| PROBLEM REQUIREMENTS |
Exactly the lines from the one containing "return part_box(node)[1]" through the one containing "beside the pen." must be returned; include both ends and nothing else.

(Records from a data collection)
=-=-=-=-=

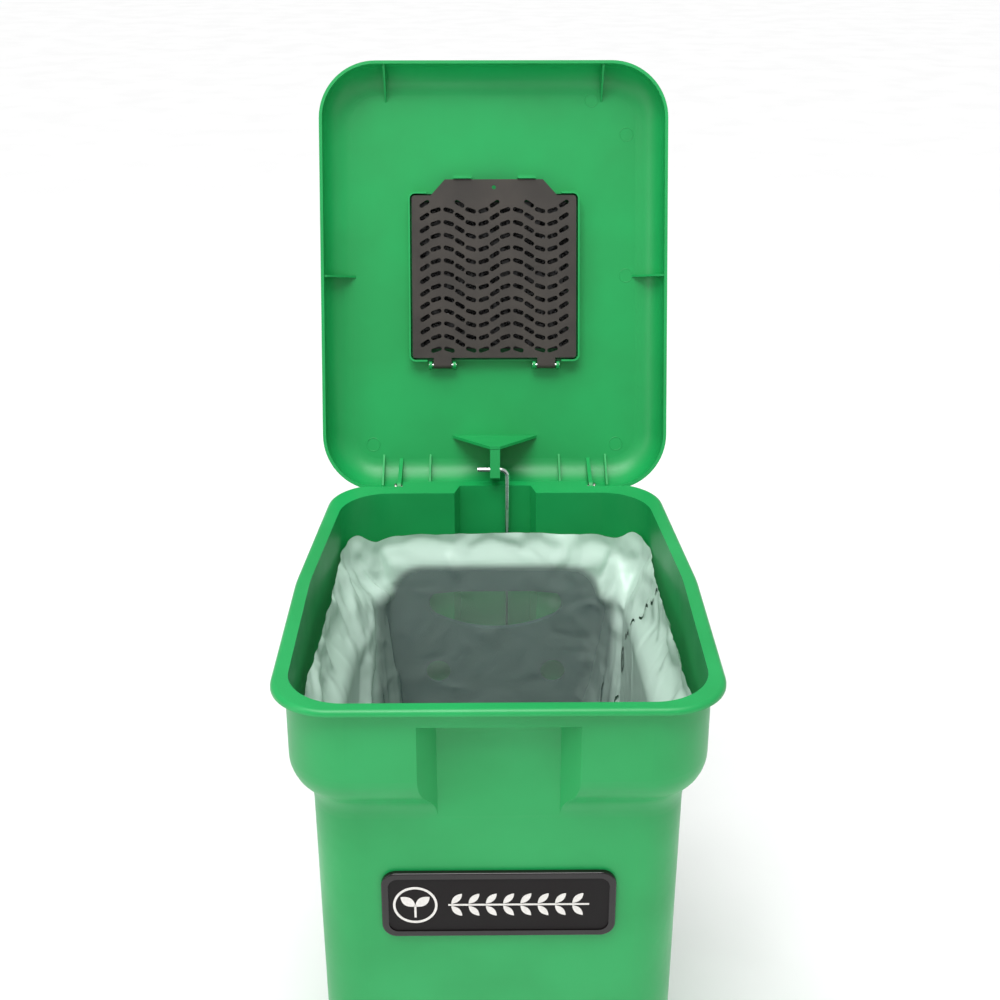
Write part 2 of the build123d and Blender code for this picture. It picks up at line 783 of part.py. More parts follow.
# --- Name plate ----------------------------------------------------------------------------------------
badge_width = 153.0
badge_height = 51.0
badge_z = 300.5
badge_tilt = degrees(atan2(draft_inset, shoulder_bottom - skirt_bottom))
badge_face_y = body_front_y + draft_inset * (shoulder_bottom - badge_z) / (shoulder_bottom - skirt_bottom)
badge_plane = Plane(
    origin=(0, badge_face_y, badge_z), x_dir=(1, 0, 0),
    z_dir=(0, -cos(radians(badge_tilt)), -sin(radians(badge_tilt))),
)

with BuildPart() as badge_frame:
    with BuildSketch(badge_plane.offset(0.15)):
        RectangleRounded(badge_width, badge_height, 10)
    extrude(amount=3.4)
    fillet(badge_frame.faces().sort_by(Axis.Y)[0].outer_wire().edges(), 1.2)
    with BuildSketch(badge_plane.offset(2.2)):
        RectangleRounded(badge_width - 9, badge_height - 9, 6.5)
    extrude(amount=2, mode=Mode.SUBTRACT)
badge_frame.part.label = "badge_frame"
export_step(badge_frame.part, "parts/badge_frame.step")

with BuildPart() as badge_panel:
    with BuildSketch(badge_plane.offset(2.2)):
        RectangleRounded(badge_width - 9.4, badge_height - 9.4, 6.3)
    extrude(amount=0.5)
badge_panel.part.label = "badge_panel"
export_step(badge_panel.part, "parts/badge_panel.step")

with BuildPart() as badge_emblem:
    with BuildSketch(badge_plane.offset(2.7)):
        with Locations((-54.5, 0)):
            Circle(14.5)
            Circle(12.5, mode=Mode.SUBTRACT)
            Circle(8.5)
    extrude(amount=0.5)
badge_emblem.part.label = "badge_emblem"
export_step(badge_emblem.part, "parts/badge_emblem.step")

with BuildPart() as badge_marks:
    with BuildSketch(badge_plane.offset(2.7)):
        with Locations((13, 6), (13, -6)):
            SlotOverall(92, 5)
    extrude(amount=0.5)
badge_marks.part.label = "badge_marks"
export_step(badge_marks.part, "parts/badge_marks.step")
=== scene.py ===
"""Finishes, liner film, filter granules, name plate art and studio for a lidded compost bin.

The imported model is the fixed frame. Each operator dresses one group of its parts or adds the
pieces that are made as meshes: the hanging liner film, the print on it, the carbon granules
behind the grille, the moulding marks in the lid and the generic art on the name plate.
"""

import json
import math
import random

import bmesh
import bpy
from bpy.props import FloatProperty, FloatVectorProperty, IntProperty, PointerProperty
from mathutils import Matrix, Vector, noise
from mathutils.bvhtree import BVHTree


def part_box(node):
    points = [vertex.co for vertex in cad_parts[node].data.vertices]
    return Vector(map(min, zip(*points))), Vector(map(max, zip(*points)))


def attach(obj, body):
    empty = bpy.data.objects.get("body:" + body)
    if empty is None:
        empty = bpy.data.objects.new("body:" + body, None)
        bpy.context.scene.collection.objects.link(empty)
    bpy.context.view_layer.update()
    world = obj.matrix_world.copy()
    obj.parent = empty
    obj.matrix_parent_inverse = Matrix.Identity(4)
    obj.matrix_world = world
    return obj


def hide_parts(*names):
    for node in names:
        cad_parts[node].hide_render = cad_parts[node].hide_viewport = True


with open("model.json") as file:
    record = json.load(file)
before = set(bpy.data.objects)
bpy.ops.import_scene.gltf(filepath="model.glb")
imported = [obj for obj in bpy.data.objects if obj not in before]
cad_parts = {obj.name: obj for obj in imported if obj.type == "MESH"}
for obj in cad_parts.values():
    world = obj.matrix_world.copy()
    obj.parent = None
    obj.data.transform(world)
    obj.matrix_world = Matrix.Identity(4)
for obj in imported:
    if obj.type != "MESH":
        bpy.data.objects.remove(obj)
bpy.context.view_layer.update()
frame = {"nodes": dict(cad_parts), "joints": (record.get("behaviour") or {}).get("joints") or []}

bl_info = {
    "name": "Compost Bin Dressing",
    "version": (1, 0, 0),
    "blender": (4, 5, 0),
    "location": "View3D > Sidebar > Compost Bin",
    "description": "Dresses the packed frame of a lidded kitchen compost bin",
    "category": "Object",
}

MM = 0.001
SEED = 11

# Where the parts stand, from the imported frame.
BIN_LOW, BIN_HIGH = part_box("outer_bin")
BUCKET_LOW, BUCKET_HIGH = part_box("inner_bucket")
FILTER_LOW, FILTER_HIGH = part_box("carbon_filter")
PANEL_LOW, PANEL_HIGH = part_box("badge_panel")
EMBLEM_LOW, EMBLEM_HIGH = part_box("badge_emblem")
MARKS_LOW, MARKS_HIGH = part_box("badge_marks")
LINER_LOW, LINER_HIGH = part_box("liner_bag")

LID_LEAN = math.radians(17.2)  # how far the open lid leans back
LID_UP = Vector((0, math.sin(LID_LEAN), math.cos(LID_LEAN)))
LID_OUT = Vector((0, -math.cos(LID_LEAN), math.sin(LID_LEAN)))
LID_FACE = -32 * MM  # the lid's inner face, from the hinge axis along LID_OUT
FRONT_DRAFT = math.atan2(3.0, 372.0)  # lean of the front wall that carries the name plate
PRINT_LIFT = 0.35 * MM


def srgb(code):
    """Linear colour of an sRGB hex code."""
    channels = [int(code[i : i + 2], 16) / 255 for i in (1, 3, 5)]
    return tuple(c / 12.92 if c <= 0.04045 else ((c + 0.055) / 1.055) ** 2.4 for c in channels)


# ---------------------------------------------------------------------------- settings


class FinishSettings(bpy.types.PropertyGroup):
    """Colours and grain of the bin's own materials."""

    green: FloatVectorProperty(
        name="Green", description="Colour of the moulded green plastic",
        subtype="COLOR", size=3, min=0, max=1, default=srgb("#17A154"),
    )
    green_deep: FloatVectorProperty(
        name="Deep green", description="Darker flow shade in the green plastic",
        subtype="COLOR", size=3, min=0, max=1, default=srgb("#12984D"),
    )
    bucket: FloatVectorProperty(
        name="Bucket", description="Colour of the slate bucket",
        subtype="COLOR", size=3, min=0, max=1, default=srgb("#35424F"),
    )
    charcoal: FloatVectorProperty(
        name="Charcoal", description="Colour of the filter cover",
        subtype="COLOR", size=3, min=0, max=1, default=srgb("#322E2A"),
    )
    film: FloatVectorProperty(
        name="Film", description="Colour of the liner film",
        subtype="COLOR", size=3, min=0, max=1, default=srgb("#DDF5E9"),
    )
    grain: FloatProperty(
        name="Grain", description="Spacing of the spark-eroded grain on moulded plastic",
        subtype="DISTANCE", default=0.7 * MM, min=0.1 * MM,
    )


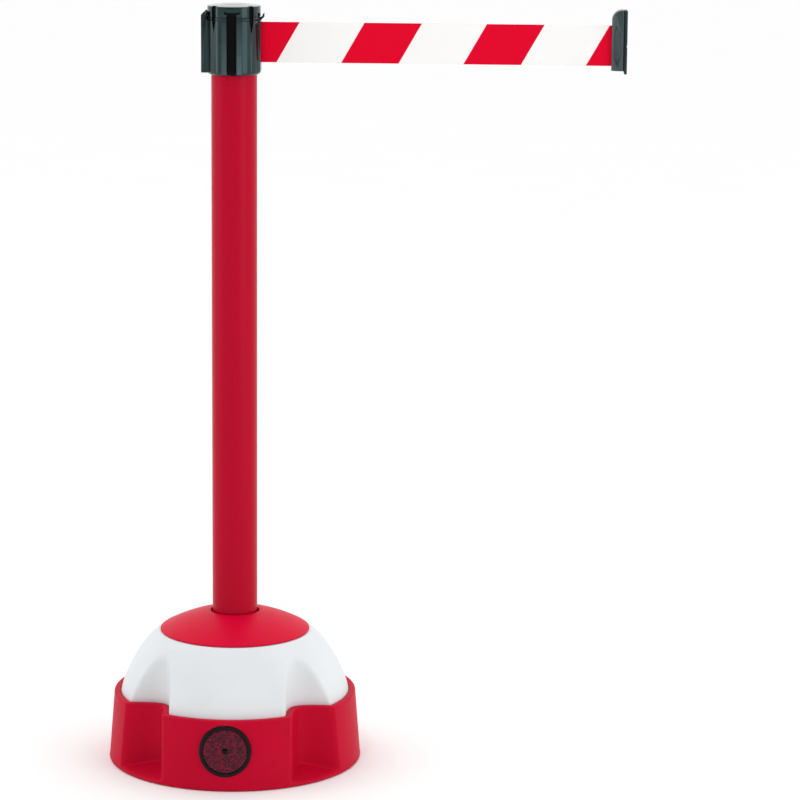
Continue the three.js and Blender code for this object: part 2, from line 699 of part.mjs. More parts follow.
place("head_body", headBody(), "blackPlastic");
place("head_cap", headCap(), "blackPlastic");
place("outlet_frame", outletFrame(), "blackPlastic");
place("spindle", cylinder(SPINDLE.r, SPINDLE.bottom, SPINDLE.top), "steel");
place("spindle_nut", spindleNut(), "steel");
place("spring_cup", springCup(), "greyPlastic");
place("spring_cup_lid", springCupLid(), "greyPlastic");
place("power_spring", powerSpring(), "springSteel");
place("cover_plate", coverPlate(), "greyPlastic");
[1, -1].forEach((side) => {
  const name = side > 0 ? "guide_pin_rear" : "guide_pin_front";
  const top = COVER.z - GAP;
  const pin = place(name, cylinder(PIN.r, CUP.seat + CUP.flange + GAP, top), "steel");
  pin.position.set(PIN.x, side * PIN.y, 0);
});

place("spool", spool(), "greyPlastic");
place("spool_bush_lower", spoolBush(SPOOL.bottom + 1), "steel");
place("spool_bush_upper", spoolBush(SPOOL.upper - 12), "steel");
place("belt_roll", beltRoll(), "belt");

place("belt", belt(), "belt");
place("belt_end_body", beltEndBody(), "blackPlastic");
place("belt_end_slider", beltEndSlider(), "blackPlastic");
END_SCREW.z.forEach((z, i) => {
  place(i ? "belt_end_screw_upper" : "belt_end_screw_lower", endScrew(z), "steel");
});
place("belt_pin", cylinder(1.5, END.bottom + 0.4, BELT.z + 26.5), "steel").position.x = BELT.end + 2;
place("belt_end_latch", latch(), "blackPlastic");

export default barrier;
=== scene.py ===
import math

import bmesh
import bpy
import numpy as np
from mathutils import Matrix, Vector


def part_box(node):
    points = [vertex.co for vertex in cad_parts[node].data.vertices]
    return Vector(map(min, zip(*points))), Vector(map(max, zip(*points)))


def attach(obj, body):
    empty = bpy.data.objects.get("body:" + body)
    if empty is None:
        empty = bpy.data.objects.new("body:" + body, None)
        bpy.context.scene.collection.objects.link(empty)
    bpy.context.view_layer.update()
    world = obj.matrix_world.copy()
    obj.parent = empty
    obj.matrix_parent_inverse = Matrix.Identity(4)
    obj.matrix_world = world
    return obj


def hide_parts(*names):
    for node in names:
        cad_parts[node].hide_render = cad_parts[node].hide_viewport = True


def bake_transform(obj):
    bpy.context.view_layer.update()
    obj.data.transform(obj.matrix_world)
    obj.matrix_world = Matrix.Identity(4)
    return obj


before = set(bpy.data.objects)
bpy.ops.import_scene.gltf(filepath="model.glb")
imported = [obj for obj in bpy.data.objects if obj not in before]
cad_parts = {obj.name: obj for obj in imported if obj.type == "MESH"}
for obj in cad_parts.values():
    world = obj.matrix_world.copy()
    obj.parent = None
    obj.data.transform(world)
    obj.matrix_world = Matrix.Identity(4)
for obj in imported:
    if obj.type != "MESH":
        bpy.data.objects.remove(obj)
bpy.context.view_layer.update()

MM = 0.001
TAU = 2 * math.pi
GAP = 0.3 * MM  # what touching pieces keep between them, as in the CAD
PAST = 5 * MM  # how far a cutter reaches past the face that it cuts
ABOVE = 1.2  # a height over the whole object, for cutters that are open at the top
BELOW = 0.8  # a height under the head and the belt end, for cutters that are open at the bottom


def low(node):
    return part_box(node)[0]


def high(node):
    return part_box(node)[1]


# ---------- meshes
def new_object(name, vertices, faces, smooth=32):
    mesh = bpy.data.meshes.new(name)
    mesh.from_pydata([tuple(v) for v in vertices], [], faces)
    mesh.validate()
    made = bpy.data.objects.new(name, mesh)
    bpy.context.scene.collection.objects.link(made)
    shade(made, smooth)
    return made


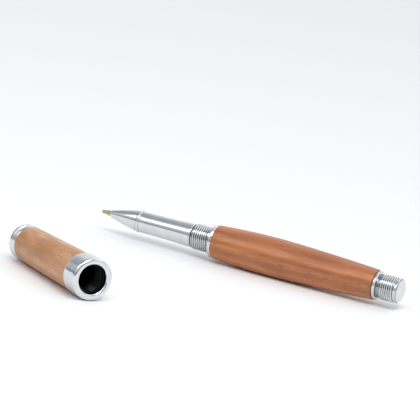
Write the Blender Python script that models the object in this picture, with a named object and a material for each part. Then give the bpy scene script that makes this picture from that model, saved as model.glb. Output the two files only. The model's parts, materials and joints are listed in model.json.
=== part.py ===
"""Capped rollerball pen with a turned wooden barrel and cap, cap off and lying beside the pen.

The pen and the cap are both turned, so nearly every piece is one outline spun about its axis.
Pen pieces are measured along the pen from its rear end (0) to the ball, and cap pieces along
the cap from its closed end (0) to the mouth. Both axes are the local Z of an empty.
"""

import math

import bmesh
import bpy
from mathutils import Matrix, Vector

MM = 0.001

# ---- clearances and smoothness
GAP = 0.3 * MM
BODY_SIDES = 32
INNER_SIDES = 20
SHARP_ANGLE = math.radians(32)

# ---- pen: stations along its axis from the rear end
REAR_END = 10.9 * MM
BARREL_LENGTH = 71.0 * MM
BARREL_FRONT = REAR_END + BARREL_LENGTH
COUPLER_LENGTH = 10.0 * MM
COUPLER_FRONT = BARREL_FRONT + COUPLER_LENGTH
GRIP_LENGTH = 23.3 * MM
GRIP_FRONT = COUPLER_FRONT + GRIP_LENGTH
BEAD_LENGTH = 1.3 * MM
BEAD_FRONT = GRIP_FRONT + BEAD_LENGTH
CONE_LENGTH = 12.4 * MM
CONE_FRONT = BEAD_FRONT + CONE_LENGTH
TIP_LENGTH = 4.5 * MM
PEN_LENGTH = CONE_FRONT + TIP_LENGTH

# ---- pen: radii
BARREL_REAR_RADIUS = 6.15 * MM
BARREL_BELLY_RADIUS = 7.9 * MM
BARREL_FRONT_RADIUS = 6.8 * MM
BELLY_SHARE = 0.614
BELLY_STATION = REAR_END + BELLY_SHARE * BARREL_LENGTH
REAR_TAPER_POWER = 1.45
WOOD_BORE_RADIUS = 5.55 * MM
TUBE_RADIUS = 5.25 * MM
TUBE_BORE_RADIUS = 4.85 * MM
THREAD_CREST_RADIUS = 5.2 * MM
THREAD_ROOT_RADIUS = 4.85 * MM
THREAD_PITCH = 0.9 * MM
FLANGE_RADIUS = 6.65 * MM
FLANGE_LENGTH = 1.0 * MM
GRIP_REAR_RADIUS = 4.8 * MM
GRIP_FRONT_RADIUS = 4.25 * MM
BEAD_RADIUS = 4.5 * MM
CONE_END_RADIUS = 1.45 * MM
CONE_HOLE_RADIUS = 1.15 * MM
END_RIM_RADIUS = 5.05 * MM
TRIM_RING_RADIUS = 5.85 * MM

# ---- refill: a standard capped rollerball refill
REFILL_LENGTH = 110.5 * MM
REFILL_RADIUS = 3.05 * MM
REFILL_BORE_RADIUS = 2.65 * MM
NOSE_RADIUS = 2.6 * MM
TIP_RADIUS = 1.0 * MM
TIP_END_RADIUS = 0.65 * MM
BALL_RADIUS = 0.35 * MM
BALL_CENTRE = PEN_LENGTH - BALL_RADIUS
REFILL_REAR = PEN_LENGTH - REFILL_LENGTH
REFILL_TRAVEL = 1.0 * MM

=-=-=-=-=

| FINISHED ANSWER |
    return part_box(node)[1]


# ---------- meshes
def new_object(name, vertices, faces, smooth=32):
    mesh = bpy.data.meshes.new(name)
    mesh.from_pydata([tuple(v) for v in vertices], [], faces)
    mesh.validate()
    made = bpy.data.objects.new(name, mesh)
    bpy.context.scene.collection.objects.link(made)
    shade(made, smooth)
    return made


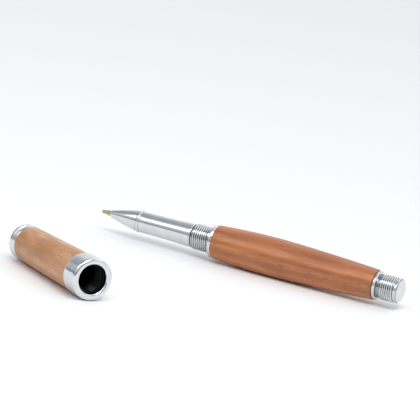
Write the Blender Python script that models the object in this picture, with a named object and a material for each part. Then give the bpy scene script that makes this picture from that model, saved as model.glb. Output the two files only. The model's parts, materials and joints are listed in model.json.
=== part.py ===
"""Capped rollerball pen with a turned wooden barrel and cap, cap off and lying beside the pen.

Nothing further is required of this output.